April 05, 2010

Pistis Christou and the Law

I'm reading through Galatians as I work my way through Frank Thielman's Paul and the Law. And I have been overwhelmed by Paul's logic in Galatians 3 in regard to Christ and the Law. In verse 22, Paul writes that everything was "locked up" under sin so that the promise could be given "through faith in Jesus Christ . . . to those who believe." I am well aware that the debate surrounding the various constructions and uses of pistis Christou as objective or subjective genitive is far from settled at this juncture, it has at least provided the impetus for me to look with new eyes at this passage, and to discover what is plainly there with regard to Paul's logic for why the law is in place (and in fact the reading doesn't seem to change substantively with subjective or objective renderings of the genitive construction). Paul seems to be saying that the law isn't opposed to the promise, but is in fact the necessary precondition of, and instrument through which Christ's faithfulness accomplishes our justification.

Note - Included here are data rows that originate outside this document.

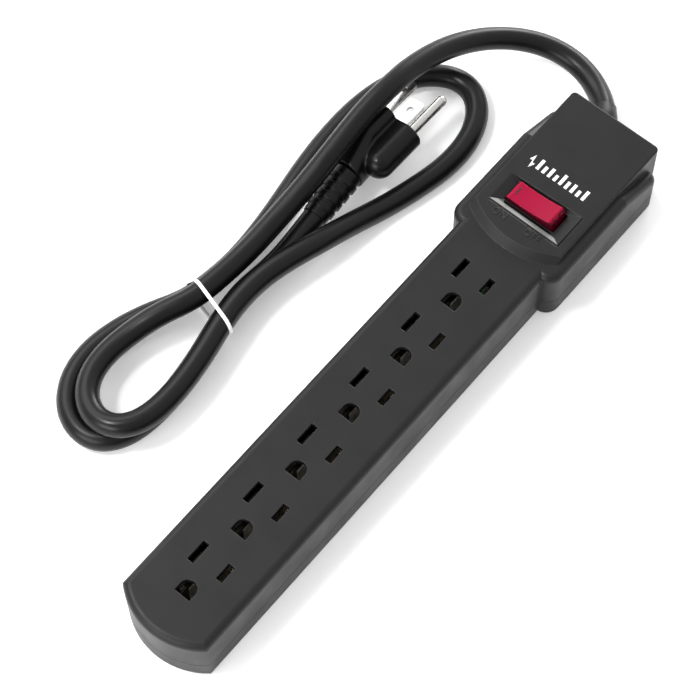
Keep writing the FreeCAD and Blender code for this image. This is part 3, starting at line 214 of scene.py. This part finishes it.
def see_through(name, colour, roughness, weight):
    """Clear or tinted plastic and glass."""
    surface = Surface(name, colour, roughness, Transmission_Weight=weight, IOR=1.49)
    surface.rough(roughness - 0.04, roughness + 0.08, 0.004)
    surface.bump(surface.noise(0.0008, 2), 0.00001)
    return surface


SURFACES = {
    "case_plastic": moulded("case_plastic", (0.0105, 0.0105, 0.011), 0.4, 0.0003, 0.000008, 0.7, 0.25,
                            pale_wear_and_highlight=0.04),
    "screw_steel": metal("screw_steel", (0.55, 0.55, 0.56), 0.32, 0.0006),
    "insulator": moulded("insulator", (0.7, 0.68, 0.62), 0.45, 0.0005, 0.00001, 0.2),
    # The brass has a dark colour: painted shade for the dark inside of the sockets, darker than bright
    # brass.
    "contact_brass": metal("contact_brass", (0.1, 0.083, 0.057), 0.3, 0.0006),
    "switch_plastic": moulded("switch_plastic", (0.012, 0.012, 0.013), 0.4, 0.0004, 0.00001, 0.3),
    "rocker_red": moulded("rocker_red", (0.275, 0.0015, 0.028), 0.34, 0.0004, 0.000006, 0.3, 0.14, 0.0003),
    "spring_steel": metal("spring_steel", (0.6, 0.6, 0.6), 0.25, 0.0004),
    "lamp_glass": see_through("lamp_glass", (0.95, 0.8, 0.7), 0.06, 1.0),
    "board": moulded("board", (0.42, 0.32, 0.13), 0.55, 0.0006, 0.00001, 0.3),
    "varistor_blue": moulded("varistor_blue", (0.04, 0.14, 0.42), 0.3, 0.0012, 0.00004, 0.3),
    "fuse_body": moulded("fuse_body", (0.78, 0.75, 0.68), 0.25, 0.0006, 0.00001, 0.2),
    "cord_jacket": moulded("cord_jacket", (0.003, 0.003, 0.0032), 0.33, 0.0006, 0.000006, 0, 0.28),
    "relief_rubber": moulded("relief_rubber", (0.004, 0.004, 0.0042), 0.45, 0.0005, 0.00001, 0.3, 0.3),
    "wire_black": moulded("wire_black", (0.015, 0.015, 0.015), 0.3, 0.0005, 0.00001, 0),
    "wire_white": moulded("wire_white", (0.8, 0.8, 0.77), 0.3, 0.0005, 0.00001, 0),
    "wire_green": moulded("wire_green", (0.02, 0.3, 0.08), 0.3, 0.0005, 0.00001, 0),
    "tie_white": moulded("tie_white", (0.86, 0.86, 0.85), 0.45, 0.0004, 0.00002, 0.1),
    "plug_plastic": moulded("plug_plastic", (0.0025, 0.0025, 0.0027), 0.33, 0.0005, 0.000008, 0.2, 0.25),
    "prong_metal": metal("prong_metal", (0.7, 0.69, 0.67), 0.22, 0.002, (1, 30, 30), 0.000002, 0),
}


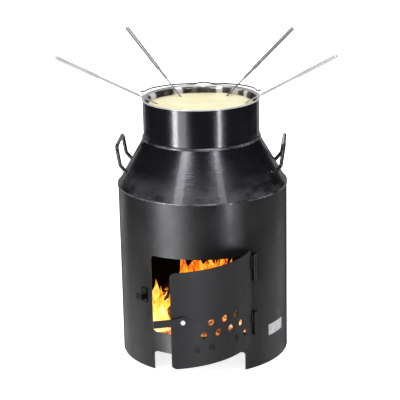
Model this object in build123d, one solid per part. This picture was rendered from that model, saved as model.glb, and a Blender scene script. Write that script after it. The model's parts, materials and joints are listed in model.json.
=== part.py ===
from build123d import *
import math
import os

# Outdoor fondue stove shaped like a milk can: a steel drum with a fire door, a cone and a neck
# that carries a fondue pot, with four long forks standing in the pot.
# Units are mm. Z is up and is the axis of the can, the floor is z = 0, the front (door side) is -Y.
# An azimuth is an angle around Z in degrees, 0 at the front and growing toward +X.

# ---------- stove body ----------
drum_radius = 132.0
sheet = 2.0
drum_top = 272.0
neck_radius = 90.1
cone_top = 345.0
neck_top = 404.6
rim_chamfer = 1.5
drum_bead = 1.4
neck_bead = 2.4
bead_sides = 8
floor_level = 46.0
corner_radius = 6.0
notch_from, notch_to = -36.8, 27.3
notch_top = 30.6
opening_from, opening_to = -37.5, 31.5
opening_bottom, opening_top = 62.0, 186.0
label_from, label_to = 48.0, 65.0
label_bottom, label_top = 44.5, 62.5
label_thickness = 0.3

# ---------- door, hinges and latch ----------
door_from, door_to = -40.2, 30.6
door_bottom, door_top = 49.0, 198.0
door_corner = 6.0
door_gap = 1.5
door_open_angle = 45.0
hole_radius = 5.5
hole_pitch = 10.44
hole_centre = -3.9
hole_rows = {76.3: 5, 96.0: 4, 114.4: 3}

hinge_azimuth = 32.95
hinge_distance = 138.0
barrel_radius = 4.4
pin_radius = 2.0
running_gap = 0.05
barrel_gap = 0.4
cap_height = 1.2
pad_width = 5.0
pad_depth = 3.0
leaf_thickness = 2.0
leaf_overlap = 3.0
leaf_margin = 1.0
leaf_corner = 1.5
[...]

The law provides in a sense the mechanism through which justification on our behalf by Christ occurs, as Christ's faithfulness under the law yields forth in God's abundant gift of life. The law is thus fulfilled and the promise is then extended to all people without the the constraint of the law, which has fulfilled its purpose in Christ. In a sense, instead of thinking of Christ as circumventing the law to bring salvation by faith (a type of theology that may at times rest just beneath the surface in my own thinking), Christ brings that salvation precisely through the law, which was God's ordained mechanism to bring blessing and life from death, even as the gift is now offered apart from that same law.